There is a comparison handy here with financial markets. While I certainly don't think we will head toward the March 2009 lows (I am not high!) when the Fed begins to taper, this week has programed a bunch of clocks to go off inside my brain as markets round the corner into 2014.

They include:

  • Any, and I mean any, reference to slowing the pace of monthly bond buying by the Fed Chairman Ben Bernanke will be a signal to sell stocks unless macro conditions are silly positive as to imply further, sustainable green shoot growth.
  • As a money manager, you are now forced to chase performance early on in the third quarter of 2013 in areas that took a beating on rate creep (homebuilders, emerging markets). Good thing I left my buy rating and $40+ price target on Toll Brothers (TOL) intact throughout the lunacy period.
  • Be on the lookout for a pullback in consumer discretionary names (saw a bit of this on Thursday) that fell out of favor as rates were advancing.
  • Bernanke has to be cognizant that he has failed mightily at communicating an exit strategy for QE. For this reason, he may believe staying at the helm of the Fed is his duty to society. He got us into this crap; it rests on his head to dig us out.
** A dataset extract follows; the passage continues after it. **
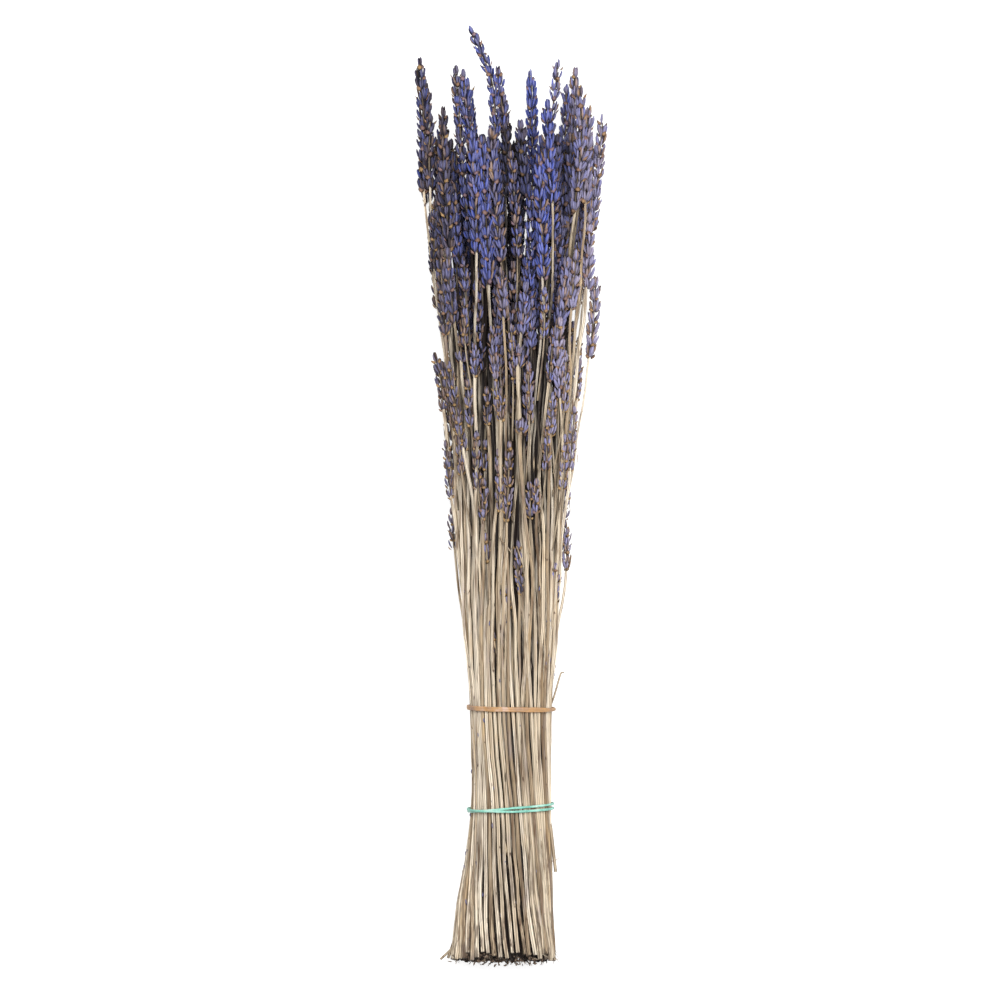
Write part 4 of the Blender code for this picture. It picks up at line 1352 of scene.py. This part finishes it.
def stem_shade(points):
    """How much painted shade a stem gets: the deeper it lies, the darker. In the tied part this takes only a
    few millimetres of depth.
    """
    half_width, half_depth, middle, lean = outline(points[:, 1])
    out = np.hypot((points[:, 0] - lean) / half_width, (points[:, 2] - middle) / half_depth)
    unshaded_depth = np.interp(points[:, 1], (0, 60, 150, 215, 300), (1.7, 1.2, 1.3, 2.5, 5.4))
    dark = np.interp(points[:, 1], (150, 215, 300), (3.2, 4.4, 7.5))
    return np.clip(((1 - out) * half_depth - unshaded_depth) / dark, 0, 1)


def lay_stem(heap, line, start, end, radius, rng, amount, dimmed=0.0):
    """Lays one stem along a line, from its cut end to where its head or the inside of the bunch hides it.

    dimmed says how much painted shade its upper part gets, where other stems and heads lie over it.
    """
    low = np.arange(start + 3, BAND_STATIONS[0], LOW_RING_STEP)
    count = max(4, round((end - BAND_STATIONS[0]) / RING_STEP))
    stations = np.concatenate(((start, start + 0.5), low, np.linspace(BAND_STATIONS[0], end, count)))
    points = wander(smooth(line, stations), rng, amount)
    tone = np.clip(rng.normal(0.74, 0.25), 0.05, 1.0)
    # Painted shade: deeper in the bunch (stem_shade) and under other stems and heads (above). cut makes the
    # last few millimetres at the cut end darker.
    cut = np.where(stations < start + 0.4, 0.6, np.exp(-(stations - start) / 3.0) * 0.25)
    above = dimmed * np.interp(stations, (265, 335), (0, 1))
    shades = np.clip(stem_shade(points) + cut + above, 0, 1)
    face, twist = rng.uniform(0, math.pi), rng.normal(0, 0.6)
    radii = stem_radius(stations, radius, rng)
    add_tube(heap, points, radii, face=face, twist=twist, tone=tone, shade=shades)


rng = np.random.default_rng(STEM_SEED)
own_stems = Heap((straw_finish,), STEM_VALUES)
full_lines = {}
for number, (spike, line) in enumerate(zip(spikes, lines)):
    radius = rng.uniform(0.76, 1.08)
    full_lines[number] = full_line(spike, line, radius + 0.15)
    cut_height = full_lines[number][1][0][1]
    dimmed = 0.0 if spike["shown"] else 0.08
    end = spike["base_station"] + 1.5
    start = cut_start(cut_height, rng)
    lay_stem(own_stems, full_lines[number], start, end, radius, rng, 0.35, dimmed)
own_stems.make("flower_stems", "straw", ("stems",), False)
print("triangles of the heads' own stems:", own_stems.triangles)


SINK_STATION = 230
SINK_RUN = 160
SINK_DEPTH = 5
PARTING_RUN = 75


def line_between(first, second, share, inward, parting, stop):
    """A line between two others, drawn inwards, most at its end. parting sinks it where it was cut."""
    stations = np.concatenate((TIED_STATIONS, np.arange(180.0, stop + 1, 40.0), (stop + 20.0,)))
    mixed = (1 - share) * smooth(first, stations) + share * smooth(second, stations)
    points = []
    for x, station, z in mixed:
        half_width, half_depth, middle, lean = outline(station)
        away = math.hypot(x - lean, z - middle) + 1e-6
        sink = inward + max(0.0, (station - SINK_STATION) / SINK_RUN) * SINK_DEPTH
        sink += max(0.0, (PARTING_RUN - station) / PARTING_RUN) * parting
        shrink = max(0.0, 1 - sink / away)
        points.append((lean + (x - lean) * shrink, middle + (z - middle) * shrink))
    return stations, np.array(points)


ordered = sorted((n for n, s in enumerate(spikes) if s["share"] == 1.0), key=lambda n: spikes[n]["slot"])
more_stems = Heap((straw_finish,), STEM_VALUES)
laid = 0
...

This would obviously be bullish for stocks given Helicopter's tendencies.
  • Companies should take advantage of a step down in rates once again to issue debt and to acquire the businesses they have been studying from afar (such activity in the third quarter is bullish for stocks).

The Highlight Reel

QE vs. Food Stamps

Family Dollar's (FDO) earnings really disturbed me, as did Wal-Mart (WMT) acknowledging this week that at 40 hours a week its typical worker hauls in $27,000 a year before tax. I won't blame the Bernanke Fed for establishing a permanent underclass, which goes to Greenspan. But for its balance sheet expansion orgy, shouldn't the Fed be 
receiving more economic bang for the buck? See below.


 What Will Happen at RadioShack (RSH )?

  • RSH survives holiday 2013 as the company has $820 million or so in total liquidity, meaning suppliers will ship it junk to be sold today.
  • It raises debt or equity financing, quickly, to alleviate supplier concern and ensure survival in 2014.